As for deque in particular, I think there may just be some missing functions on the __deque_iterator, but it probably warrants a closer look before adding to the interface.


================
Comment at: include/memory:1349
         is_same<
-            decltype(__has_construct_test(declval<_Alloc>(),
-                                          declval<_Pointer>(),
-                                          declval<_Args>()...)),
+            decltype(_VSTD::__has_construct_test(declval<_Alloc>(),
+                                                 declval<_Pointer>(),
----------------
EricWF wrote:
> Quuxplusone wrote:
> > EricWF wrote:
> > > Wouldn't the `declval` calls also need qualification?
> > (Sorry I'm jumping in before I know the full backstory here.) I would expect that the "declval" call doesn't need qualification because its argument-list is empty. ADL doesn't apply to template arguments AFAIK.
> > (Test case proving it to myself: https://wandbox.org/permlink/i0YarAfjOYKOhLFP )
> > 
> > Now, IMHO, `__has_construct_test` also doesn't need guarding against ADL, because it contains a double underscore and is thus firmly in the library's namespace. If the user has declared an ADL-findable entity `my::__has_construct_test`, they're already in undefined behavior land and you don't need to uglify libc++'s code just to coddle such users.
> > 
> > And, IMO, to the extent that ADL *does* work on the old code here, that's a feature, not a bug. As the implementor of some weird fancy pointer or iterator type, I might *like* having the power to hook into libc++'s customization points here. Of course I wouldn't try to hook into `__has_construct_test`, but `__to_raw_pointer` feels more likely. (At my current low level of understanding, that is.)
> >  If the user has declared an ADL-findable entity my::__has_construct_test, they're already in undefined behavior land 
> 
> The problem isn't that it will find a `my::__has_construct_test`, but that the simple act of looking requires completed types, otherwise an error is generated. [Example](https://wandbox.org/permlink/KAgGXkGSjXTETKKw)
> 
>  
Hmm, no I don't think so... declval<_Alloc> is a "declaration of a function at block scope" (because it's a template specialization), so it does not participate in ADL.

I believe the difference with e.g. __has_construct_test is that the other calls name a function template, which is not specialized (and so isn't a function declaration) until it wins the ADL.

I'm a little bit hazy on exactly the semantics, though, so Richard can correct me if I've gotten it substantially wrong. :-)


================
Comment at: include/memory:1349
         is_same<
-            decltype(__has_construct_test(declval<_Alloc>(),
-                                          declval<_Pointer>(),
-                                          declval<_Args>()...)),
+            decltype(_VSTD::__has_construct_test(declval<_Alloc>(),
+                                                 declval<_Pointer>(),
----------------
dlj wrote:
> EricWF wrote:
> > Quuxplusone wrote:
> > > EricWF wrote:
> > > > Wouldn't the `declval` calls also need qualification?
> > > (Sorry I'm jumping in before I know the full backstory here.) I would expect that the "declval" call doesn't need qualification because its argument-list is empty.

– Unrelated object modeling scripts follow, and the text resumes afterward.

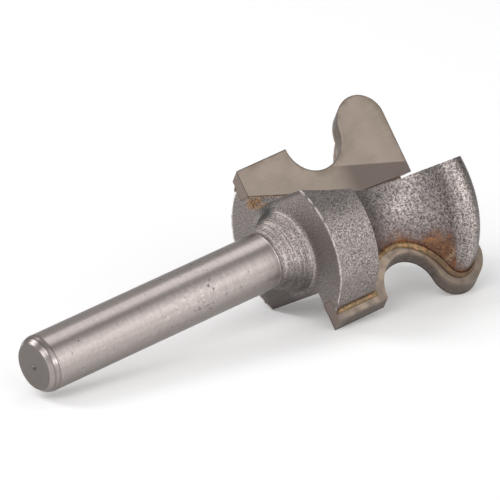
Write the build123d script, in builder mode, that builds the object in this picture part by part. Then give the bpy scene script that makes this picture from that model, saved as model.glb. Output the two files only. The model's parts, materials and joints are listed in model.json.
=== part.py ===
"""Two-flute router bit with a straight, cove and bead profile, on a 1/4 inch shank.

Every piece is drawn upright in the bit's own frame: Z runs along the axis from the shank's end to the
cutting end, and X points along the cutting edge of tooth 1.  The whole bit is then laid down on the
floor, z = 0, in the way it comes to rest.  Its head outweighs its shank, so it lies on the corner and
the bead of tooth 2 and on the heel of the wing behind tooth 1, with the shank's end just off the floor.
"""

import os
from math import cos, hypot, radians, sin, sqrt, tan

from build123d import *

# ---------------------------------------------------------------- driving dimensions, in millimetres

# Shank: a 1/4 inch shank, ground bright, for a router's collet
shank_radius = 3.175
shank_length = 31.6
chamfer_length = 1.0
chamfer_width = 0.6
chamfer_knee_length = 0.52  # the chamfer is broken in two: steep, then shallow
chamfer_knee_width = 0.155
centre_mark_radius = 0.4
centre_mark_depth = 0.25

# Hub: the cone that carries the shank into the rim
hub_length = 3.4
hub_undercut = 0.065  # the cone starts this much inside the ground shank
hub_flare = 1.525  # and ends this much outside it
hub_fillet = 0.7

# Rim: the straight band that backs the straight part of each cutting edge
rim_length = 5.4
rim_radius = 9.03

# Cutting profile, in the plane of the rake face: straight edge, cove and bead
straight_edge_overhang = 1.02  # reach of the straight edge outside the rim
cove_centre_reach = 10.05
cove_rise = 5.3  # height of the cove's centre above the rim
bead_centre_reach = 9.17
bead_rise = 6.9  # height of the bead's centre above the cove's
bead_radius = 3.25
bead_end_trim = 0.05  # the end face takes this much off the bead

# Neck and lobe: the turned profile that backs the cove and the bead
neck_centre_offset = 1.8  # the neck's centre lies this far outside the cove's
neck_centre_drop = 0.8  # and this far below it
lobe_setback = 1.35  # the lobe's radius is this much smaller than the bead's
lobe_centre_drop = 0.2

# Tip: a blank of carbide, brazed in and then ground to the profile with a relief
rake_offset = 2.01  # the rake face stands this far behind the axis
tip_thickness = 1.6
relief_shift = 0.8  # how far the profile falls back towards the axis over the tip's thickness
blank_bottom_width = 3.0  # from the straight edge in to the blank's inner edge, where the rim begins
seat_land = 0.65  # least width of the seat, behind the neck's waist
blank_knee_drop = 4.0  # the inner edge turns upright this far below the bead's centre
blank_top_lean = 0.4  # and then leans in this much more up to the cutting end

# Braze
braze_thickness = 0.12
braze_fillet = 0.42  # legs of the fillet along the corner behind the tip

# Gullet: the chip space in front of each tip, milled by a wheel that runs out at the rim
gullet_end_reach = 1.85  # floor of the gullet at the cutting end, where it meets the ledge
gullet_floor_slope = 3.3  # degrees, rising towards the shank
gullet_floor_length = 7.9  # straight part of the floor
gullet_wheel_radius = 33.8
gullet_runout_sweep = 30.0  # degrees of the wheel's arc, enough to leave the rim
gullet_opening = 3.5  # degrees that the floor leans out beyond square to the rake face
ledge_drop = 0.15  # the steel below the blank lies this far under the rake face

# Flat ground on the rim behind each tip
heel_flat_depth = 0.13
heel_flat_angle = -38.2

# Settling: rounds of finding where the bead touches the floor, and the floor through the three points
settling_steps = 8

# ---------------------------------------------------------------- sizes that follow from them

rim_bottom = shank_length + hub_length
rim_top = rim_bottom + rim_length
cove_height = rim_top + cove_rise
bead_height = cove_height + bead_rise
cutting_end = bead_height + bead_radius - bead_end_trim
straight_edge_reach = rim_radius + straight_edge_overhang
cove_radius = hypot(bead_rise, cove_centre_reach - bead_centre_reach) - bead_radius
neck_centre = (cove_centre_reach + neck_centre_offset, cove_height - neck_centre_drop)
lobe_centre = (bead_centre_reach, bead_height - lobe_centre_drop)
lobe_radius = bead_radius - lobe_setback
neck_arc_radius = hypot(neck_centre[0] - lobe_centre[0], lobe_centre[1] - neck_centre[1]) - lobe_radius
neck_start_radius = neck_centre[0] - sqrt(neck_arc_radius**2 - (neck_centre[1] - rim_top) ** 2)
body_end = lobe_centre[1] + lobe_radius
seat_depth = rake_offset + tip_thickness + braze_thickness
waist_reach = sqrt((neck_centre[0] - neck_arc_radius) ** 2 - seat_depth**2)
blank_bottom = (straight_edge_reach - blank_bottom_width, rim_bottom)
blank_slope = (blank_bottom[0] - waist_reach + seat_land) / (neck_centre[1] - rim_bottom)
blank_knee_rise = bead_height - blank_knee_drop - rim_bottom
blank_knee = (blank_bottom[0] - blank_slope * blank_knee_rise, rim_bottom + blank_knee_rise)
wall_plane = Plane.XZ.offset(rake_offset + ledge_drop)
rake_plane = Plane.XZ.offset(rake_offset)
outside = bead_centre_reach + rim_radius  # a reach that clears the whole bit


def toward(start, end, distance):
    """The point at the given distance from start on the way to end."""
    span = hypot(end[0] - start[0], end[1] - start[1])
    return tuple(a + (b - a) * distance / span for a, b in zip(start, end))


# ---------------------------------------------------------------- the turned and fluted steel

neck_to_lobe = toward(neck_centre, lobe_centre, neck_arc_radius)
neck_waist = (neck_centre[0] - neck_arc_radius, neck_centre[1])
lobe_crest = (lobe_centre[0] + lobe_radius, lobe_centre[1])
hub_end_radius = shank_radius + hub_flare

with BuildPart() as turned_blank:
    with BuildSketch(Plane.XZ) as half_section:
        with BuildLine():
            Polyline(
                (0, centre_mark_depth),
                (centre_mark_radius, 0),
                (shank_radius - chamfer_width, 0),
                (shank_radius - chamfer_knee_width, chamfer_knee_length),
                (shank_radius, chamfer_length),
                (shank_radius, shank_length),
                (shank_radius - hub_undercut, shank_length),
                (hub_end_radius, rim_bottom),
                (rim_radius, rim_bottom),
                (rim_radius, rim_top),
                (neck_start_radius, rim_top),
            )
            ThreePointArc((neck_start_radius, rim_top), neck_waist, neck_to_lobe)
            ThreePointArc(neck_to_lobe, lobe_crest, (lobe_centre[0], body_end))
            Polyline((lobe_centre[0], body_end), (0, body_end), (0, centre_mark_depth))
        make_face()
        hub_root = half_section.vertices().sort_by_distance((hub_end_radius, rim_bottom))[0]
        fillet(hub_root, hub_fillet)
    revolve(axis=Axis.Z)

with BuildPart() as gullet:
    runout_reach = gullet_end_reach + gullet_floor_length * tan(radians(gullet_floor_slope))
    with BuildSketch(wall_plane):
        with BuildLine():
            past_end = (gullet_end_reach, cutting_end)
            straight = Line(past_end, (runout_reach, cutting_end - gullet_floor_length))
            runout = JernArc(straight @ 1, straight % 1, gullet_wheel_radius, gullet_runout_sweep)
            Polyline(runout @ 1, (outside, (runout @ 1).Y), (outside, cutting_end), past_end)
        make_face()
    extrude(amount=outside, dir=(-sin(radians(gullet_opening)), cos(radians(gullet_opening)), 0))

with BuildPart() as fluted_blank:
    add(turned_blank.part)
    with PolarLocations(0, 2):
        add(gullet.part, mode=Mode.SUBTRACT)
    with BuildSketch(Plane.XY.offset(rim_bottom)):
        with PolarLocations(rim_radius - heel_flat_depth, 2, start_angle=heel_flat_angle):
            Rectangle(rim_radius, rim_radius, align=(Align.MIN, Align.CENTER))
    extrude(amount=rim_top - rim_bottom, mode=Mode.SUBTRACT)

# ---------------------------------------------------------------- the tip of tooth 1

cove_centre = (cove_centre_reach, cove_height)
bead_centre = (bead_centre_reach, bead_height)
cove_to_bead = toward(cove_centre, bead_centre, cove_radius)
cove_start = (straight_edge_reach, cove_height - sqrt(cove_radius**2 - (cove_centre_reach - straight_edge_reach) ** 2))
bead_end = (bead_centre_reach + sqrt(bead_radius**2 - (cutting_end - bead_height) ** 2), cutting_end)

with BuildSketch(rake_plane) as blank_outline:
    with BuildLine():
        Polyline(
            blank_bottom,
            (outside, rim_bottom),
            (outside, cutting_end),
            (blank_knee[0] - blank_top_lean, cutting_end),
            blank_knee,
            close=True,
        )
    make_face()

with BuildPart() as carbide_tip_1:
    with BuildSketch(rake_plane):
        with BuildLine():
            Polyline((0, rim_bottom), (straight_edge_reach, rim_bottom), cove_start)
            ThreePointArc(cove_start, (cove_centre_reach - cove_radius, cove_height), cove_to_bead)
            ThreePointArc(cove_to_bead, (bead_centre_reach + bead_radius, bead_height), bead_end)
            Polyline(bead_end, (0, cutting_end), (0, rim_bottom))
        make_face()
    extrude(amount=hypot(relief_shift, tip_thickness), dir=(-relief_shift, -tip_thickness, 0))
    extrude(blank_outline.sketch, amount=tip_thickness, mode=Mode.INTERSECT)

# ---------------------------------------------------------------- the steel body with its two seats

with BuildPart() as seat:
    with BuildSketch(rake_plane):
        add(blank_outline.sketch_local)
        offset(amount=braze_thickness, kind=Kind.INTERSECTION)
    extrude(amount=tip_thickness + braze_thickness)

with BuildPart() as steel_body:
    add(fluted_blank.part)
    with PolarLocations(0, 2):
        add(seat.part, mode=Mode.SUBTRACT)

# ---------------------------------------------------------------- the braze of tooth 1

seat_floor = steel_body.faces().filter_by(Axis.Y).sort_by(Axis.Y)[0]
turned_edges = seat_floor.edges().filter_by(GeomType.LINE, reverse=True)
upright_edges = seat_floor.edges().filter_by(Axis.Z)
level_edges = seat_floor.edges().filter_by(Axis.X).sort_by(Axis.Z)[1:]
fillet_path = Wire(turned_edges + upright_edges + level_edges)

with BuildPart() as braze_joint_1:
    extrude(seat_floor, amount=tip_thickness + braze_thickness - ledge_drop)
    extrude(blank_outline.sketch, amount=tip_thickness, mode=Mode.SUBTRACT)
    with BuildLine():
        add(fillet_path)
    with BuildSketch(Plane(fillet_path @ 0, z_dir=fillet_path % 0)):
        Rectangle(hypot(braze_fillet, braze_fillet), hypot(braze_fillet, braze_fillet), rotation=45)
    sweep(transition=Transition.RIGHT)
    add(steel_body.part, mode=Mode.SUBTRACT)
    add(carbide_tip_1.part, mode=Mode.SUBTRACT)

# ---------------------------------------------------------------- tooth 2, half a turn on

half_turn = (0, 0, 180)

with BuildPart() as carbide_tip_2:
    add(carbide_tip_1.part, rotation=half_turn)

with BuildPart() as braze_joint_2:
    add(braze_joint_1.part, rotation=half_turn)

# ---------------------------------------------------------------- laid down as it comes to rest

heel_corners = steel_body.vertices().filter_by_position(Axis.Z, rim_bottom, rim_top)
heel_touch = Vector(*heel_corners.sort_by(lambda corner: corner.X + corner.Y)[0])
edge_touch = Vector(-straight_edge_reach, rake_offset, rim_bottom)
second_bead_centre = Vector(-bead_centre_reach, rake_offset, bead_height)

down = Vector(-1, 0, 0)  # first guess: straight out along the edge of tooth 2
for _ in range(settling_steps):
    bead_touch = second_bead_centre + Vector(down.X, 0, down.Z).normalized() * bead_radius
    down = (heel_touch - edge_touch).cross(bead_touch - edge_touch).normalized()

up = -down
ahead = Vector(0, 0, 1) - up * up.Z  # the bit's axis, seen from above
touching = Plane(edge_touch, x_dir=ahead, z_dir=up)

pieces = {
    "steel_body": steel_body,
    "carbide_tip_1": carbide_tip_1,
    "carbide_tip_2": carbide_tip_2,
    "braze_joint_1": braze_joint_1,
    "braze_joint_2": braze_joint_2,
}
for piece in pieces.values():
    piece.part.move(touching.location.inverse())
extent = Compound([piece.part for piece in pieces.values()]).bounding_box()
to_origin = Location((-extent.center().X, -extent.center().Y, -extent.min.Z))

os.makedirs("parts", exist_ok=True)
for name, piece in pieces.items():
    piece.part.move(to_origin)
    piece.part.label = name
    export_step(piece.part, f"parts/{name}.step")
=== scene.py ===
"""Profile router bit with two brazed carbide tips, laid on a pale studio floor."""
import json
from math import cos, radians, sin

import bpy
from mathutils import Matrix, Quaternion, Vector


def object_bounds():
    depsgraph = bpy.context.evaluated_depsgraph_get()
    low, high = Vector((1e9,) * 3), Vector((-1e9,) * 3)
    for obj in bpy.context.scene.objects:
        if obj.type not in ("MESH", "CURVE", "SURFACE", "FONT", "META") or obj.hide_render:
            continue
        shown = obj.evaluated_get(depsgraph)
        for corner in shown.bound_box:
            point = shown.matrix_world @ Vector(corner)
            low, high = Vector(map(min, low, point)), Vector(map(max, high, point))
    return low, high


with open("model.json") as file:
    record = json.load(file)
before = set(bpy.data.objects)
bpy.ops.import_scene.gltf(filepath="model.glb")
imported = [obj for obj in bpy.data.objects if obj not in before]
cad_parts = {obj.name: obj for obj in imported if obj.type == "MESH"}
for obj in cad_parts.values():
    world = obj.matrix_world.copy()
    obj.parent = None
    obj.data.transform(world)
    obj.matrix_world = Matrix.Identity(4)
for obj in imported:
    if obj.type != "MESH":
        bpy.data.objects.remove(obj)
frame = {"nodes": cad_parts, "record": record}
cad_box = [list(corner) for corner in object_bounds()]

# ---------------------------------------------------------------- camera
# A long lens, far off and a little above the bit, looks along the shank from its end at the left
# front.  The camera leans slightly to one side, so the bit runs up to the right.
view_azimuth = radians(-128.47)
view_elevation = radians(17.57)
view_lean = radians(-3.58)
view_distance = 0.7124
lens_mm = 476.4
sensor_mm = 36
aim_shift = Vector((0.00379, 0.00246, -0.00182))  # from the middle of the bit's box

aim = (Vector(cad_box[0]) + Vector(cad_box[1])) / 2 + aim_shift
towards_camera = Vector(
    (
        cos(view_elevation) * cos(view_azimuth),
        cos(view_elevation) * sin(view_azimuth),
        sin(view_elevation),
    )
)
camera_data = bpy.data.cameras.new("camera")
camera_data.lens = lens_mm
camera_data.sensor_width = sensor_mm
camera_data.clip_end = 10
camera = bpy.data.objects.new("camera", camera_data)
bpy.context.scene.collection.objects.link(camera)
upright = towards_camera.to_track_quat("Z", "Y")
camera.rotation_mode = "QUATERNION"
camera.rotation_quaternion = upright @ Quaternion((0, 0, 1), view_lean)
camera.location = aim + towards_camera * view_distance
bpy.context.scene.camera = camera
bpy.context.scene.view_settings.view_transform = "Standard"

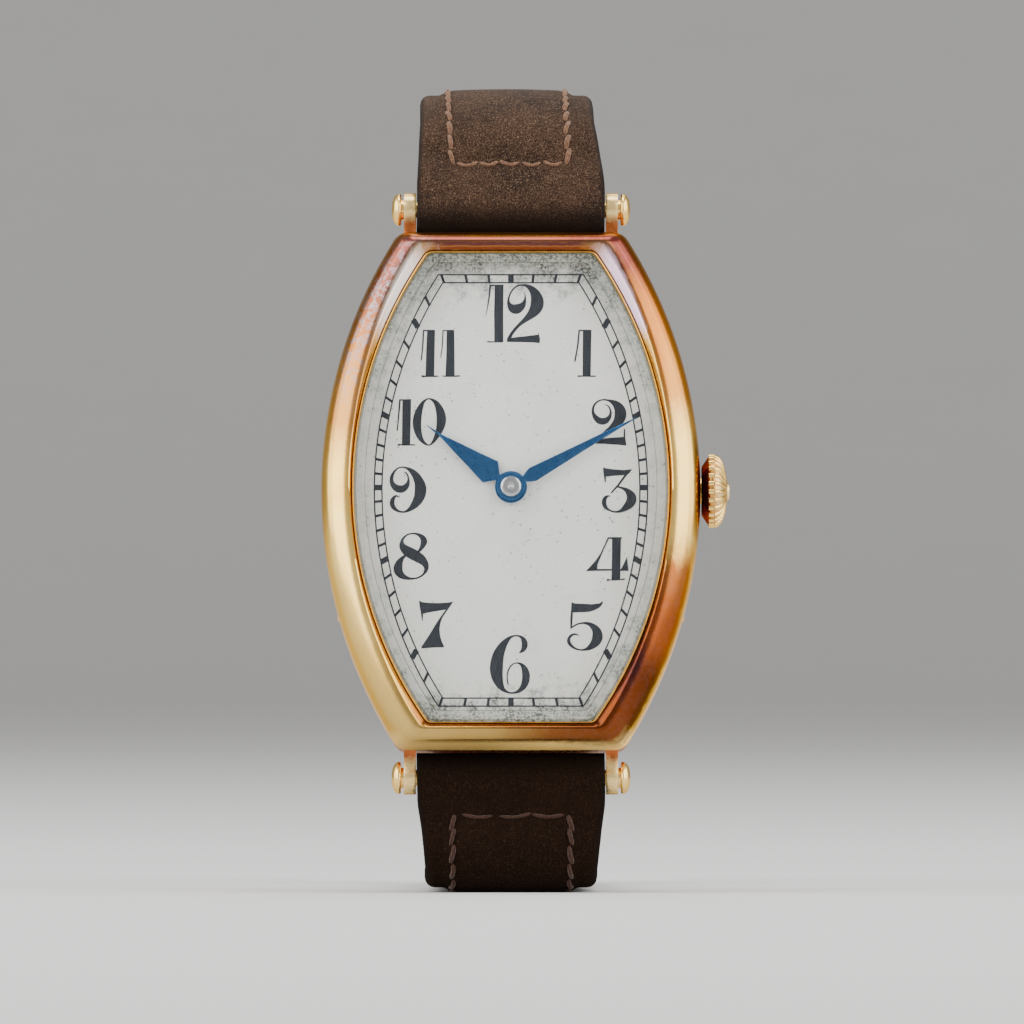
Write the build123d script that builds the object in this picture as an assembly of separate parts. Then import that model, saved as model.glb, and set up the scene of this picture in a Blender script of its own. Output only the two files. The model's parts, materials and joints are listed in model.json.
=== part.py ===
from build123d import *
import math
import os

# Barrel-shaped wristwatch on a two-piece leather strap. Millimetres, +Z up.
# The dial faces -Y, 3 o'clock is +X and 12 o'clock is +Z. The watch stands on the flat run of its
# lower strap, and the origin lies in that flat, under the dial's vertical middle line.
# The watch head is built flat: x to 3 o'clock, y to 12 o'clock, z out of the dial, with its origin
# on the hand arbor where the dial's back rests. placed() then stands it up over the lower strap
# bar, leaning back a little.

# Case, seen from the front
case_half_width = 14.17
case_half_height = 19.4
case_end_half = 8.4
case_corner = 1.3
smallest_corner = 0.3
case_drop = 0.2
bezel_side_band = 2.47
bezel_end_band = 1.8
bezel_end_slant = 2.3
opening_corner = 0.7

# Case, in depth
bezel_skirt = 0.8
bezel_height = 4.0
bezel_side = 1.2
bezel_dome_power = 2.3
bezel_steps = 6
bezel_step_power = 1.25
bezel_wall = 1.35
lip_height = 0.8
crystal_flange = 0.5
crystal_rise = 0.95
crystal_bevel = 0.3
crystal_gap = 0.03
middle_height = 3.9
middle_inset = 0.15
middle_wall = 1.2
back_thickness = 1.0
back_dish = 0.35
back_slope = 1.6
back_rim_height = 0.9
back_rim_wall = 0.7
side_screw_radius = 0.25
side_screw_head = 0.42
side_screw_head_thick = 0.3
side_screw_seat = 0.2
side_screw_spread = 9.0
side_screw_tip = 0.1

# Lugs, bars and strap width
lug_inner_half = 7.1
lug_width = 0.9
lug_round = 1.25
lug_root = 1.6
lug_under_gap = 0.6
lug_top_share = 0.9
bar_radius = 0.6
bar_reach = 1.95
bar_depth = 2.0
bar_fit = 0.03
bar_head_radius = 1.2
bar_head_thick = 0.55
bar_neck_radius = 0.75
bar_neck = 0.15
bar_slot_depth = 0.2
bar_slot_width = 0.22
head_round_share = 0.7
press_gap = 0.01
strap_fit = 0.05
strap_side_gap = 0.15

# Dial and hands
dial_gap = 0.1
dial_thick = 0.4
dial_hole = 1.15
dial_foot_radius = 0.35
dial_foot_length = 0.9
dial_foot_spread = 9.6
dial_foot_angle = 128
dial_foot_fit = 0.02
dial_foot_overlap = 0.1
hour_tip = 7.8
hour_width = 1.96
hour_shoulder = 1.9
hour_needle = 6.6
hour_needle_width = 0.22
hour_neck_width = 0.5
hour_angle = 143.6
minute_tip = 10.7
minute_width = 1.12
minute_shoulder = 1.85
minute_needle = 7.8
minute_needle_width = 0.4
minute_bend = 0.3
minute_angle = 29
hand_thick = 0.15
hand_gap = 0.35
hour_hub_radius = 1.2
minute_hub_radius = 1.06
hub_cap_radius = 0.77
hub_cap_height = 0.12
hub_wall = 0.2
hub_under_gap = 0.08
hub_bore_end = 0.05
hour_boss = 0.2
hour_boss_depth = 0.12
hour_neck_share = 1.05
hand_tip_half = 0.04
hand_tip_share = 0.7
minute_gap_share = 0.8

# Crown and stem
crown_radius = 2.78
crown_length = 2.06
crown_rib_length = 0.78
crown_rib_depth = 0.18
crown_ribs = 26
crown_skirt = 0.45
crown_gap = 0.16
crown_button = 0.65
crown_button_rise = 0.12
crown_rib_share = 0.22
crown_skirt_share = 0.72
crown_dome_radius_share = 0.82
crown_dome_reach_share = 0.72
crown_stem_seat = 0.5
tube_end_gap = 0.05
tube_radius = 1.0
tube_stand = 0.45
tube_fit = 0.08
stem_depth = 2.2
stem_radius = 0.5
stem_fit = 0.05
stem_pull = 0.9
stem_inner = 5.3
stem_groove_width = 0.8
stem_groove_radius = 0.3

# Movement stack, from the dial seat backwards
plate_radius = 11.25
plate_thick = 1.4
recess_depth = 0.7
recess_radius = 8.3
train_room = 1.8
bridge_thick = 0.9
wheel_recess = 0.5
bridge_radius = 10.7
bridge_wall = 8.6
bridge_split = 0.35
ring_thick = 1.55
ring_fit = 0.1
case_fit = 0.1
pivot_radius = 0.16
arbor_radius = 0.28
jewel_radius = 0.55
jewel_thick = 0.3
jewel_fit = 0.04
end_shake = 0.1
screw_head_radius = 0.75
screw_head = 0.25
slot_width = 0.16
slot_depth = 0.2
screw_fit = 0.05
screw_seat_gap = 0.01
foot_overlap = 0.1
bridge_overreach = 0.75
bridge_screw_reach = 9.6
train_window = 0.3
stem_block_start = 0.1
stem_block_edge = 0.5
stem_block_half = 1.95
stem_block_gap = 0.1
stem_block_cover = 0.05
stem_slot_half = 1.62
stem_slot_gap = 0.25
keyless_room_x = 8.3
keyless_room_wide = 5.0
keyless_room_high = 9.2
center_hole_room = 0.08
barrel_room = 0.35
winding_room = 1.3
crown_boss_radius = 0.7
movement_screw_radius = 1.1
movement_screw_reach = 0.45
movement_screw_thick = 0.3
movement_notch_radius = 1.15
movement_notch_inside = 0.25
ring_notch_radius = 1.25
ring_notch_reach = 0.35
ring_dial_gap = 0.02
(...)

ADL doesn't apply to template arguments AFAIK.
> > > (Test case proving it to myself: https://wandbox.org/permlink/i0YarAfjOYKOhLFP )
> > > 
> > > Now, IMHO, `__has_construct_test` also doesn't need guarding against ADL, because it contains a double underscore and is thus firmly in the library's namespace. If the user has declared an ADL-findable entity `my::__has_construct_test`, they're already in undefined behavior land and you don't need to uglify libc++'s code just to coddle such users.
> > > 
> > > And, IMO, to the extent that ADL *does* work on the old code here, that's a feature, not a bug. As the implementor of some weird fancy pointer or iterator type, I might *like* having the power to hook into libc++'s customization points here. Of course I wouldn't try to hook into `__has_construct_test`, but `__to_raw_pointer` feels more likely. (At my current low level of understanding, that is.)
> > >  If the user has declared an ADL-findable entity my::__has_construct_test, they're already in undefined behavior land 
> > 
> > The problem isn't that it will find a `my::__has_construct_test`, but that the simple act of looking requires completed types, otherwise an error is generated. [Example](https://wandbox.org/permlink/KAgGXkGSjXTETKKw)
> > 
> >  
> Hmm, no I don't think so... declval<_Alloc> is a "declaration of a function at block scope" (because it's a template specialization), so it does not participate in ADL.
> 
> I believe the difference with e.g. __has_construct_test is that the other calls name a function template, which is not specialized (and so isn't a function declaration) until it wins the ADL.
> 
> I'm a little bit hazy on exactly the semantics, though, so Richard can correct me if I've gotten it substantially wrong. :-)
Double-underscore names don't actually change the lookup rules, so (as Eric points out) isn't really related to the issue I'm addressing here.

As for extension points... __to_raw_pointer is essentially a selector for the correct expression syntax to get the pointed-to node, somewhat analogous to how std::pointer_traits selects an "unwrapped" pointee type. (In this case, an "extension point" already exists: you can use a custom allocator with fancy pointers... have a look at Eric's comments in include/deque for a good example of how you might write one.)